(GIVEN DATA):
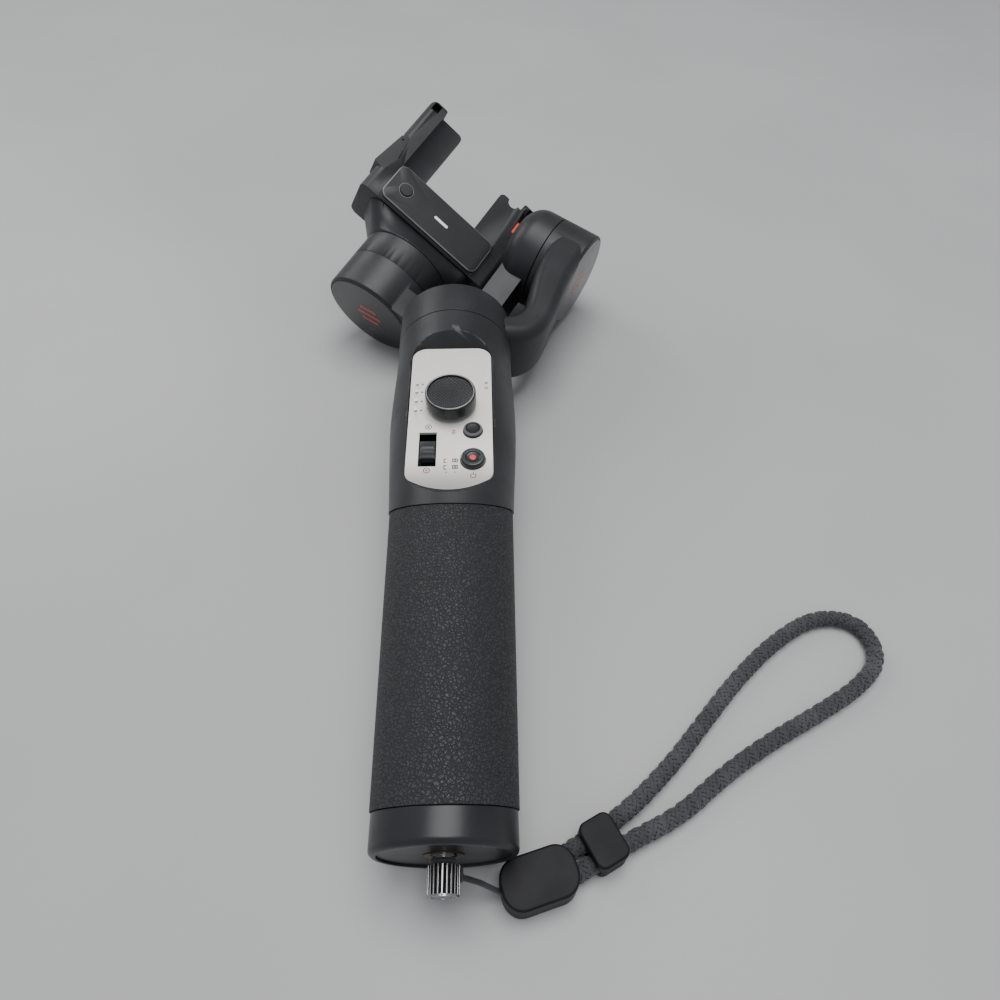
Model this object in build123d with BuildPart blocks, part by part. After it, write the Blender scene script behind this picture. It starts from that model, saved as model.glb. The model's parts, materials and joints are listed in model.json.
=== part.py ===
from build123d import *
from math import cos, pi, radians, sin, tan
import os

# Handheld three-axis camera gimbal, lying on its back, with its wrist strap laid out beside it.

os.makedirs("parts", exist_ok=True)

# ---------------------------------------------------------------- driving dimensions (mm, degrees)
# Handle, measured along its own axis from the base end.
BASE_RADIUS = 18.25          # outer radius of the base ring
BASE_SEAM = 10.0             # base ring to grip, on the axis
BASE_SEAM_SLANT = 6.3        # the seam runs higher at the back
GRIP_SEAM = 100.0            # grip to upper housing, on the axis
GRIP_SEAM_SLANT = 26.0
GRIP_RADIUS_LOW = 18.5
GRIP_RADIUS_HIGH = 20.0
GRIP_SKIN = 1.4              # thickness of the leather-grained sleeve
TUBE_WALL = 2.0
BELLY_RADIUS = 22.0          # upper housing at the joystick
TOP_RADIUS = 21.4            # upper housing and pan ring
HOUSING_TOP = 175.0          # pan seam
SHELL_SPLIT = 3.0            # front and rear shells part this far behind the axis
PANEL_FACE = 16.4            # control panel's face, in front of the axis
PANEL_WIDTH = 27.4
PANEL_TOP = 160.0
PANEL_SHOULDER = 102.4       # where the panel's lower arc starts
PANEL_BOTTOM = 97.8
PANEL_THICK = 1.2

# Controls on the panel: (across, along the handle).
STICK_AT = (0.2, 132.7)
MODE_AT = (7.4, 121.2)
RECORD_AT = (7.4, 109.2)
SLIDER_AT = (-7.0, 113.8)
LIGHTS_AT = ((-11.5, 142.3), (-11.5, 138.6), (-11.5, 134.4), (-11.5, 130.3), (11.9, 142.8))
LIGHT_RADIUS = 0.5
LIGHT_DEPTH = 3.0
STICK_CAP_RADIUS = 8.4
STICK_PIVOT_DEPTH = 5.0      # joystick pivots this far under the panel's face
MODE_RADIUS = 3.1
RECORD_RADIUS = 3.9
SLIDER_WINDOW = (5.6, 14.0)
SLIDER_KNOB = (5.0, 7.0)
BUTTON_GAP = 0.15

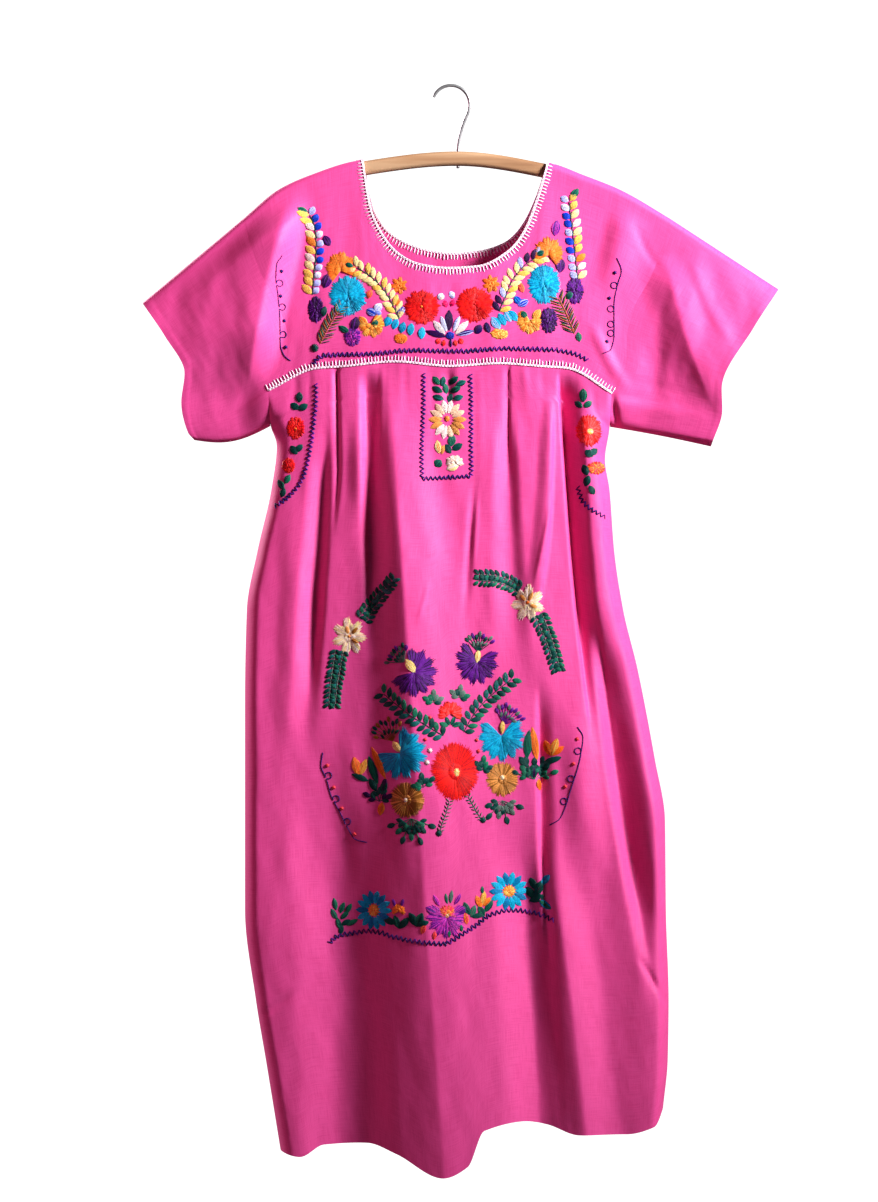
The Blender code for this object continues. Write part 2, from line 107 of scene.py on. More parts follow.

(TASK DETAILS): Set out every line from the material that contains the string "with".

(CORRECT RESPONSE):
Model this object in build123d with BuildPart blocks, part by part. After it, write the Blender scene script behind this picture. It starts from that model, saved as model.glb. The model's parts, materials and joints are listed in model.json.
# Handheld three-axis camera gimbal, lying on its back, with its wrist strap laid out beside it.